Here are Molly and Kate my daughters at their cousin's wedding on July 14th. Molly is 13 and Kate is 16. Molly just finished soccer camp at the College of Wooster the night before we flew to Vero Beach, FL for the wedding. She loves to play soccer and to dance. She is a dancer at the magnet school she attends Miller South School for the Visual and Performing Arts. Kate is a junior at Firestone High School in the Visual and Performing Arts School in vocal music. She also plays oboe in the Akron Youth Symphony and takes piano. Kate plays on the FHS tennis team and is the secretary of the Student Council. AND she got her driver's license this summer. Kate has a 4.125 on a 4.0 scale in the honors program and got a 4 on her Advanced Placement American History test which potentially gives her an A for the course in college. Molly will be in the 8th grade and has straight A's. Kate sang this summer in New England with the Summit Choral Society Touring Ensemble. Next year they will tour in Germany, Austria, and the Czech Republic. She has sung in previous years in Italy and China. She is looking at colleges and is interested in public policy and music.
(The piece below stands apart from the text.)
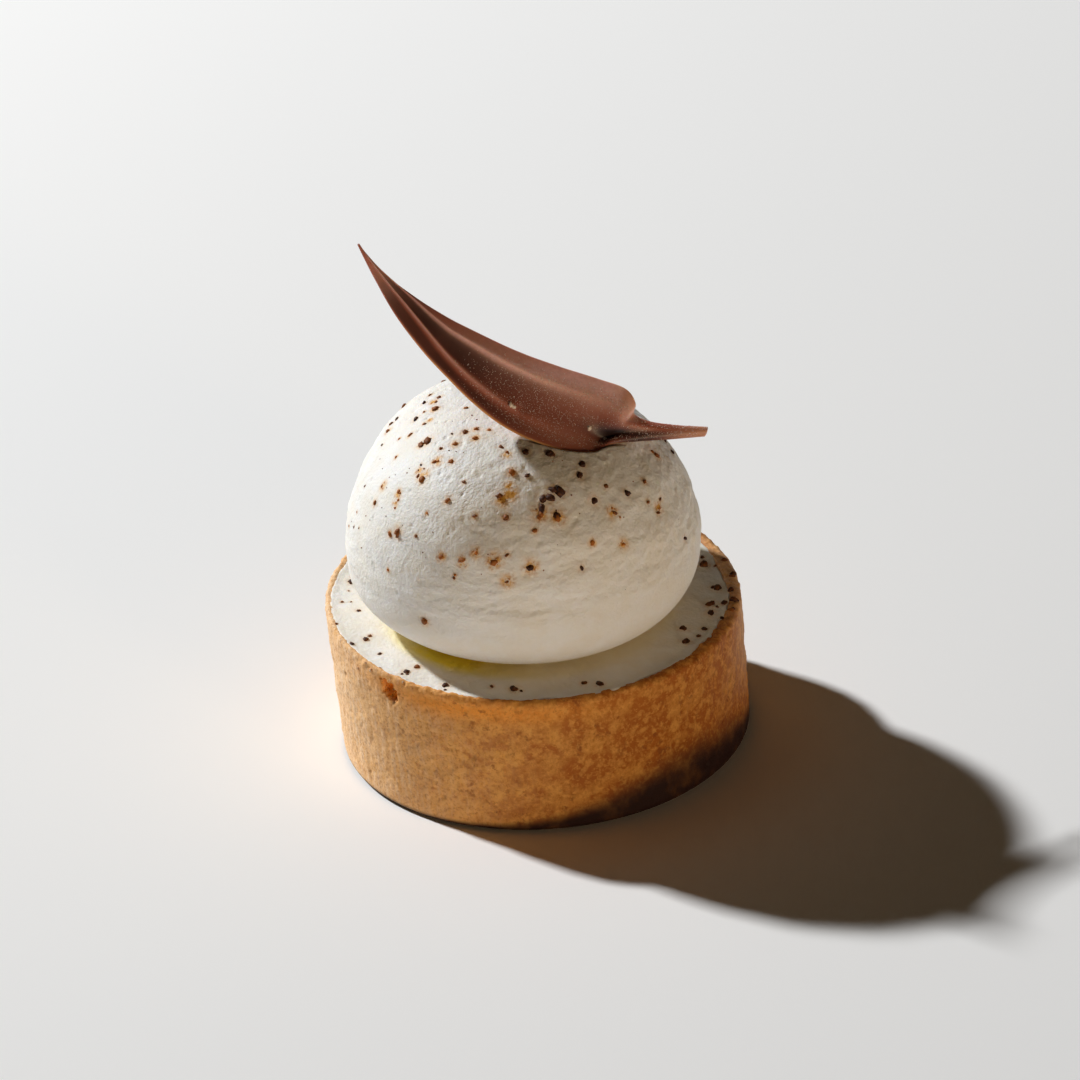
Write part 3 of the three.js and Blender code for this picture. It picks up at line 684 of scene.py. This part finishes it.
def leaf_relief(station, side):
    """Height of the face over the leaf's own plane. Side is -1 at the lower edge and 1 at the upper edge."""
    curl = 2 * (np.maximum(0, 6 - station) / 6) ** 2
    trough = 1.1 * (1 - side * side) * bell(station, 6.2, 3.4)
    vein_width = 0.04 + 0.007 * station
    upper_vein, lower_vein = vein_sides(station)
    veins = bell(side, upper_vein, vein_width) + bell(side, lower_vein, vein_width)
    veins = 0.42 * veins * smooth(8 - station, 0, 4)
    fall = 0.7 * smooth(side, 0.5, 1) * smooth(9 - station, 0, 4)
    lower_lobe = 1.7 * np.maximum(0, -side - 0.1) ** 2 * bell(station, 8.2, 1.7)
    upper_lobe = 0.6 * np.maximum(0, side) ** 2 * bell(station, 8.7, 1.1)
    fold = 1.3 * bell(side, -0.3, 0.24) * bell(station, 9.1, 0.9)
    stem_root = 0.6 * bell(side, 0.3, 0.35) * bell(station, 9.8, 1.3)
    shoulder = 1.4 * bell(side, 0.45, 0.4) * smooth(station, 2.5, 8.3) * (1 - smooth(station, 8.4, 10))
    return curl - trough + veins - fall + lower_lobe + upper_lobe - fold + stem_root + shoulder


def leaf_thickness(station, side):
    crown_share = np.sqrt(np.maximum(0.04, 1 - side ** 2))
    blade = LEAF_EDGE + (LEAF_THICKNESS - LEAF_EDGE) * crown_share
    blade = blade * (0.2 + 0.8 * smooth(station, -0.4, 3.5))
    on_stem = smooth(station, STEM_STATION - 1.2, STEM_STATION + 0.8)
    return blade + (STEM_THICKNESS * crown_share - blade) * on_stem


def leaf_place(station, side, offset):
    upper = curve_through(LEAF_UPPER, station)
    lower = curve_through(LEAF_LOWER, station)
    flat = lower + (upper - lower) * ((1 + side) / 2)[..., None]
    lift = leaf_relief(station, side) + offset
    return LEAF_JOINT + flat[..., :1] * leaf_along + flat[..., 1:] * leaf_across + lift[..., None] * leaf_up


def seen_on(skin, pixel):
    """The place on a skin that shows at a pixel of the frame, and the direction out of the skin there."""
    origin = camera_matrix.translation / MM
    spot, normal, _, _ = skin.ray_cast(origin, camera_matrix.to_3x3() @ sight_line(pixel))
    return spot, normal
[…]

And here are two more pics from the reception of the girls with their "old man." (for more pictures go to http://www.loar.org)

Tuesday, July 11, 2006

this year's canoe trip


Well, my daughter is driving! Yippee...oh my gosh!

The Canoe Group from Fairlawn-West had a wonderful trip on the
Buffalo River in northwest Arkansas. Here we are at Duane Ewing's home in Memphis on our way to the river. Duane and his family are former members of our church and he and Bob McKnight to my right have been on the trip all six years. Brian Comunale on the far right is on his second trip. Duane was inducted to the Ohio Basketball Hall of Fame's first class back in May.

I did my first canoe trip in the summer of 1973 on the Eleven Points River in southern Missouri/the Ozarks. I was doing my CPE (Clinical Pastoral Education) at the Missouri state hospital in Farmington. A week later I bought my first canoe. I canoed the Buffalo River once before...in 1976 to celebrate my graduation from Eden Theological Seminary. Canoeing has been for me all these years the closest experience to extended serenity until I begin working the 12 Steps of Recovery that grew out of Alcoholics Anonymous (which started just 2 miles from where I live and where our church bldg is situation). Floating on streams and shooting rapids as well as camping along the river, hearing the sounds, seeing the night skies and the wildlife are fabulous. This year we saw a bald eagle catch a fish and a family of river otters swimming along beside us. I will be posting up a web page soon with pictures from our trip.